The motivations, the analyses of the repartees are so right on, the reader cannot help but wonder if the author has actually experienced all of this herself. I thought, "This has got to be true. No one could make this up." Or is this just a product of Elizabeth's skill? “Realism” is a literary genre not popular with LDS people. But there is always the possibility that some mother and her daughter going through the same thing might recognize themselves and take a step back from their outrageous behavior.

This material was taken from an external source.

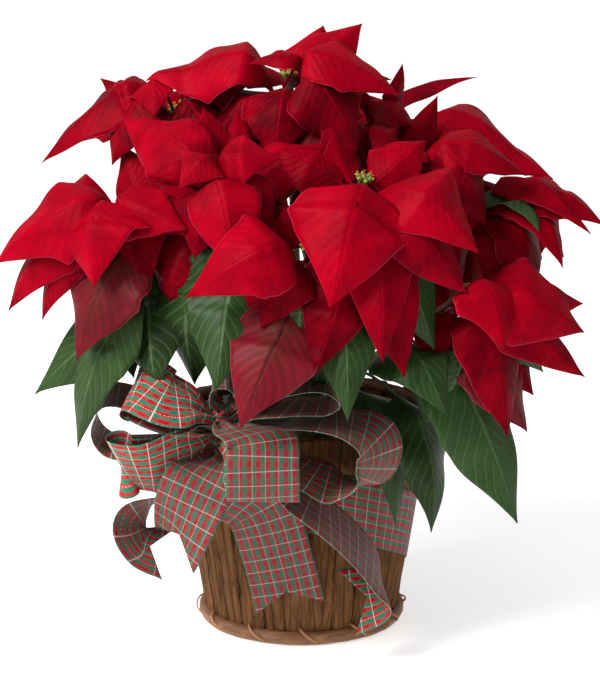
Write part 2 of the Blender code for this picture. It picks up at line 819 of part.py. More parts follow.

Although there may be relationships like this in LDS families who claim they love their membership in the Church, I was irritated that I had to stay in this quarrel with these bitter people so long. The destructive anger might have been eased if more humility had happened sooner, especially after the astute counseling the bishop gave (some of the best scenes). Sometimes it seemed "Church" was just a "badge" to be worn. Sometimes I felt the daughter was trying, but it was very clear how the mother had killed the spirit of her child (there are several "twists and "turns" for the reader to discover). I was appalled that the mother could not check the awful things that came out of her mouth, even until the story finally wrapped up in a tenuously positive way.

In the deadly melee of the situation, I found some profound truths and applauded them. "No matter what you do, kids will blame you for messing up their lives" was one of them. It was also heartbreaking that the mother "couldn't exactly point to her own life as an example." The daughter conceded that her mother was "terrified I'd turn out to be just what she thought of her worst, most stupid self." I did enjoy some poignant conversations about true love, and when Tamar went through the illness of her pregnancy, she blesses the astonishing organization of the Church: "I  was surprised by how reassured I felt at the prospect of people from my enormous Church family calling me every day, pulling me out of my isolation."

Elizabeth does need a good editor. She misses words, connections, punctuation ... all items that would make it easier for the reader. But she is a brilliant writer. My hope for this book is that some wayward daughter can get her bitter mom to read it. They both may benefit in the same way that a bat to the head of a donkey wakes him up.